In Buddhism, there is a teaching of non-duality. This is the understanding that there are “not two,” no separation of cause and effect and that “this is because that is.” We see this union enacted in the integrated system of discrimination and oppression that is held in place unknowingly and participated in by the majority of white-skinned US citizens, even those who want equality and justice. The problem is that there is the idea of helping. When one person helps another, there is a tacit understanding of power, of a superior being and an inferior being. Help is not liberation.

The father of critical pedagogy, Paolo Freire writes:

“In order to have the continued opportunity to express their ‘generosity,’ the oppressors must perpetuate injustice as well. An unjust social order is the permanent fount of this ‘generosity,’ which is nourished by death, despair, and poverty. That is why the dispensers of false generosity become desperate at the slightest threat to its source.

True generosity consists precisely in fighting to destroy the causes which nourish false charity. False charity constrains the fearful and subdued, the ‘rejects of life,’ to extend their trembling hands. True generosity lies in striving so that these hands—whether of individuals or entire peoples—need be extended less and less in supplication, so that more and more they become human hands which work and, working, transform the world.”

When we are able to step out of the role of the one who dispenses generosity and helpfulness, we lose the conceit of superior when we are truly of service. When we act from compassion, we not only liberate others, we liberate ourselves from the superiority complex and we cease to perpetuate the system that keeps us in a small limited self and separate from the imagined other.

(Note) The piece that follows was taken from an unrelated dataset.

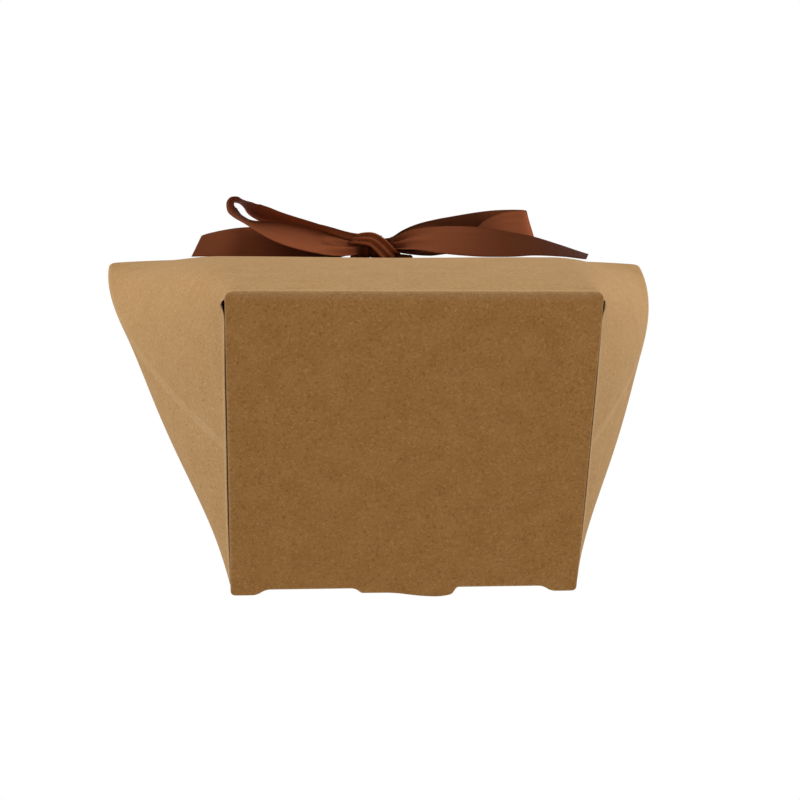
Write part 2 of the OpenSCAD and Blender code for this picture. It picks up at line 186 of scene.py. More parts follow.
def lid_z(x):
    """The height of the mouth's edge, which drops round its two corners."""
    over = np.clip(x - (MOUTH_HALF - MOUTH_ROUND), 0, MOUTH_ROUND)
    return CARTON_H - MOUTH_ROUND + np.sqrt(MOUTH_ROUND**2 - over**2)


# The relief notch's share of a side wall's half
NOTCH_K = NOTCH_L / (CARTON_D / 2 - CORNER_CUT)


def ear(k, z):
    """How far the side wall stands out round the relief notch at its front corner."""
    near = np.exp(-(((k - 2 - NOTCH_K / 2) / (0.9 * NOTCH_K)) ** 2))
    return NOTCH_OUT * near * np.exp(-((np.clip(z, 0, None) / NOTCH_RISE) ** 2))


def wall_place(sy, foot, folded):
    """Where a point of the flat wall goes: k round the carton, h up the board from the
    foot. Below nought, h runs round the fold at the foot."""

    def place(k, h):
        sx = np.where(k < 0, -1.0, 1.0)
        k = np.abs(k)
        top = lid_z(ring(k, np.ones_like(k))[..., 0])
        low = foot + (FOLD_R if folded else 0)
        # The flat board is measured against the full height, so its rows close up
        # evenly towards the rounded corners of the mouth
        z = low + np.clip(h, 0, None) * (top - low) / (CARTON_H - low)
        v = z / CARTON_H
        p = ring(k, v)
        y = -p[..., 1] * (1 - pinch(p[..., 0], v) / half_depth(v))
        turn = np.clip(-h, 0, None) / FOLD_R
        n = unit(ring(np.clip(k + STEP_K, 0, 4), v) - ring(k - STEP_K, v))
        inset = FOLD_R * (1 - np.cos(turn))
        x = p[..., 0] - inset * n[..., 1]
        if sy < 0 and foot:
            x = x + ear(k, z)
        y = y - inset * n[..., 0]
        z = z - FOLD_R * np.sin(turn)
        return np.stack([sx * x, sy * y, z], -1)

    return place


def normals_of(place, a, b, flip):
    """Unit normals of the board, from its two slopes."""
    across = place(a + STEP_FLAT, b) - place(a - STEP_FLAT, b)
    up = place(a, b + STEP_FLAT) - place(a, b - STEP_FLAT)
    return unit(np.cross(across, up) * (-1 if flip else 1))


def anticlockwise(points, wanted=True):
    """The points in the wanted turn."""
    x, y = np.array(points, float).T
    area = (x * np.roll(y, -1) - np.roll(x, -1) * y).sum()
    return points if (area > 0) == wanted else points[::-1]


def linked(name, data):
    """A new object of the scene."""
    made = bpy.data.objects.new(name, data)
    bpy.context.scene.collection.objects.link(made)
    return made


def board_piece(name, outline, grid, place, flip=False, holes=(), soft=None, rim=None, crease=None):
    """A closed piece of board, cut to a flat outline and folded by place().

    outline is a list of flat points. grid is a list of flat points inside it. holes
    are closed rows of flat points. soft(a, b) gives the share of the full thickness,
    rim(a, b) how far the cut edge is rounded outwards, and crease(a, b) how much paler
    a fold makes the board, partly rubbed and partly painted highlight."""
    outline = anticlockwise(outline)
    rows = [np.array(outline, float)] + [np.array(anticlockwise(h, False), float) for h in holes]
    edges, spans, start = [], [], 0
    for r in rows:
        n = len(r)
        spans.append(range(start, start + n))
        edges += [(start + i, start + (i + 1) % n) for i in range(n)]
        start += n
    pts = np.concatenate(rows + [np.array(grid, float).reshape(-1, 2)])
    scale = 1 / np.ptp(pts, axis=0)
    flat = [tuple(p) for p in (pts * scale).tolist()]
    found = delaunay_2d_cdt(flat, edges, [list(range(len(outline)))], 1, 1e-7)
    faces, origins = found[2], found[3]
    order = np.array([o[0] for o in origins])
    uv = pts[order]
    where = {o: i for i, o in enumerate(order)}
    loops = [np.array([where[i] for i in span]) for span in spans]
    tris = np.array(faces)
    middles = uv[tris].mean(1)
    keep = np.ones(len(tris), bool)
    for h in rows[1:]:
        keep &= ~inside(middles * scale, h * scale)
    tris = tris[keep]
    a, b = uv[:, 0], uv[:, 1]
    normal = normals_of(place, a, b, flip)
    outer = place(a, b)
    depth = BOARD_T * (soft(a, b) if soft else np.ones(len(a)))
    inner = outer - depth[:, None] * normal
    n = len(uv)
    fold_wear_and_highlight = crease(a, b) if crease else np.zeros(n)
    points, directions, wear_and_highlight = [outer, inner], [normal, -normal], [fold_wear_and_highlight.copy(), np.zeros(n)]
    turn = -1 if flip else 1
    made = [t[::turn] for t in tris] + [t[::-turn] + n for t in tris]
    count = 2 * n
    for ids in loops:
        po, pi, no = outer[ids], inner[ids], normal[ids]
        tangent = np.roll(po, -1, 0) - np.roll(po, 1, 0)
        away = unit(np.cross(tangent, no) * turn)
        bulge = rim(a[ids], b[ids]) if rim else np.full(len(ids), CUT_ROUND)
        # A fold's end keeps the fold's paleness, a cut edge is made pale, and a seam isn't
        cut = np.where(bulge > (CUT_ROUND + HINGE_R) / 2, fold_wear_and_highlight[ids], (bulge > 0).astype(float))
        wear_and_highlight[0][ids] = wear_and_highlight[1][ids] = cut
        m = len(ids)
        chain = [ids]
        for s in RIM_SHARES:
            swell = np.sqrt(1 - (2 * s - 1) ** 2)
            points.append(po + (pi - po) * s + away * (bulge * swell)[:, None])
            directions.append(unit(no * (1 - 2 * s) + away * RIM_LEAN))
            wear_and_highlight.append(cut)
            chain.append(np.arange(count, count + m))
            count += m
        chain.append(ids + n)
        for upper, lower in zip(chain, chain[1:]):
            made += list(np.stack([upper, lower, np.roll(lower, -1), np.roll(upper, -1)], 1)[:, ::turn])

    mesh = bpy.data.meshes.new(name)
    mesh.from_pydata(np.concatenate(points).tolist(), [], [[int(i) for i in f] for f in made])
    mesh.validate()
    layer = mesh.attributes.new("wear_and_highlight", "FLOAT", "POINT")
    layer.data.foreach_set("value", np.concatenate(wear_and_highlight).astype(np.float32))
    mesh.polygons.foreach_set("use_smooth", [True] * len(mesh.polygons))
    mesh.normals_split_custom_set_from_vertices(np.concatenate(directions).tolist())
    return linked(name, mesh)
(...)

In the book Miracle of Mindfulness, Thich Nhat Hahn gives a contemplation on detached action. Bringing to mind a social project we believe is valuable, he asks us to consider:

“that the work is to serve, to alleviate suffering, to respond to compassion, not to satisfy the desire for praise or recognition. See that the methods used encourage cooperation between humans. Don’t consider the project as an act of charity. Consider the people involved. Do you still see in terms of ones who serve and ones who benefit? If you can still see who are the ones serving and who are the ones benefiting, your work is for the sake of yourself and the workers, and not for the sake of service.”

When we respond from a place of love and compassion, there is no “I” who is doing the action. There is only compassionate and wise response to a situation.

How do we do this in our lives? In my experience, it comes with listening and letting go of my ideas of what help looks like. If I believe I can teach the “right” way to view a situation or a concept, I am already investing in the idea of a self who is going to make someone’s life better and lift someone up. This way of looking at my contribution as something I do to, or, for you, creates expectation and hierarchy. Firstly, it puts a lot of pressure on me to get it right and secondly, it doesn’t honor the needs and intelligence of those I am serving. True helpfulness responds to the situation and allows each person’s unique intelligence to meet this moment in a shared understanding. This is Interbeing. It is the ability to see beyond the role we identify with, the oppressor, the oppressed, teacher, student, powerful, or disenfranchised. Interbeing reminds us that this moment does not belong to anyone. It is a creation of contribution, the pooling of immeasurable tributaries of time, space, and conditions. This shared moment belongs to us all and in the present moment, we find the way to liberate ourselves and all beings from the prison of wrong perceptions.

In the spirit of continuing the work of the Buddha and Dr. King, let us each reflect on our own liberation and the wholesome desire to free ourselves from our wrong perceptions and recognize that true liberation allows both the oppressed and oppressors to be healed, whole, human beings.